Priya: It is! But they serve different purposes. Here's the comparison:
| Aspect | Data Vault | Kimball (Star Schema) |
|---|---|---|
| Purpose | Raw data warehouse layer | Presentation/reporting layer |
| Target Users | ETL developers, data engineers | Business users, analysts |
| Query Performance | Slower (many joins) | Fast (denormalized) |
| Historical Tracking | Complete audit trail | Moderate (SCD Type 2) |
| Scalability | Excellent (parallel loading) | Good |
| Flexibility | Very flexible (schema changes easy) | Less flexible |
| Learning Curve | Steep | Moderate |
| Source System Changes | Handles gracefully | Requires restructuring |
| Complexity | High | Moderate |
Modern Architecture: Best of Both Worlds
Priya: In modern enterprise data warehouses, we often use both:
Architecture Flow:
Source Systems (ERP, CRM, Website, Mobile App)
↓
Data Lake / Staging Area (raw files)
↓
Data Vault Layer (Raw Data Warehouse)
- Hubs, Links, Satellites
- Complete history, audit trail
- Handles multiple sources
↓
Business Vault Layer (Business Rules)
- Calculated fields
- Business logic
- Data quality rules
↓
Star Schema Layer (Presentation/Marts)
- Fact and dimension tables
- Optimized for reporting
- Business-user friendly
↓
BI Tools (Tableau, Power BI, Looker)
Raj: So Data Vault for the heavy lifting, Star Schema for the reporting?

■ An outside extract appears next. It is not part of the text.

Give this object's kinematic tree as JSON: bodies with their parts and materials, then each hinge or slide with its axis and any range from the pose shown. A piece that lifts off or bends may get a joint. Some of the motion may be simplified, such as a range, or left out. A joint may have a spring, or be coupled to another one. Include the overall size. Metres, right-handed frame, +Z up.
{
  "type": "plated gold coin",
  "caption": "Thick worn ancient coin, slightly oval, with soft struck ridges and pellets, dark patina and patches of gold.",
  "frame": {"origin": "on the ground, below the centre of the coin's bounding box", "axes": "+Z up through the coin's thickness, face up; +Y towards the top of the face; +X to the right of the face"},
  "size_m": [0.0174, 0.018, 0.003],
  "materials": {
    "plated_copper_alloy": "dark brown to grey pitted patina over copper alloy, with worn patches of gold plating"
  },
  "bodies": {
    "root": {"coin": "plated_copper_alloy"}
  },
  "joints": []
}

Priya: Exactly! Data Vault gives you:
- Auditability (who changed what, when, from which source)
- Flexibility (add new sources easily)
- Scalability (parallel loading)
Star Schema gives you:
- Performance (fast queries)
- Simplicity (business users understand it)
- BI tool compatibility
Advanced Concepts
Raj: I feel like I'm getting a good grasp now. What are some advanced topics I should know?
Priya: Let me cover some patterns and scenarios you'll encounter in real projects.
Bridge Tables and Many-to-Many Relationships
Priya: Many-to-many relationships in dimensional modeling require special handling.
Scenario: Products can belong to multiple categories (cross-selling)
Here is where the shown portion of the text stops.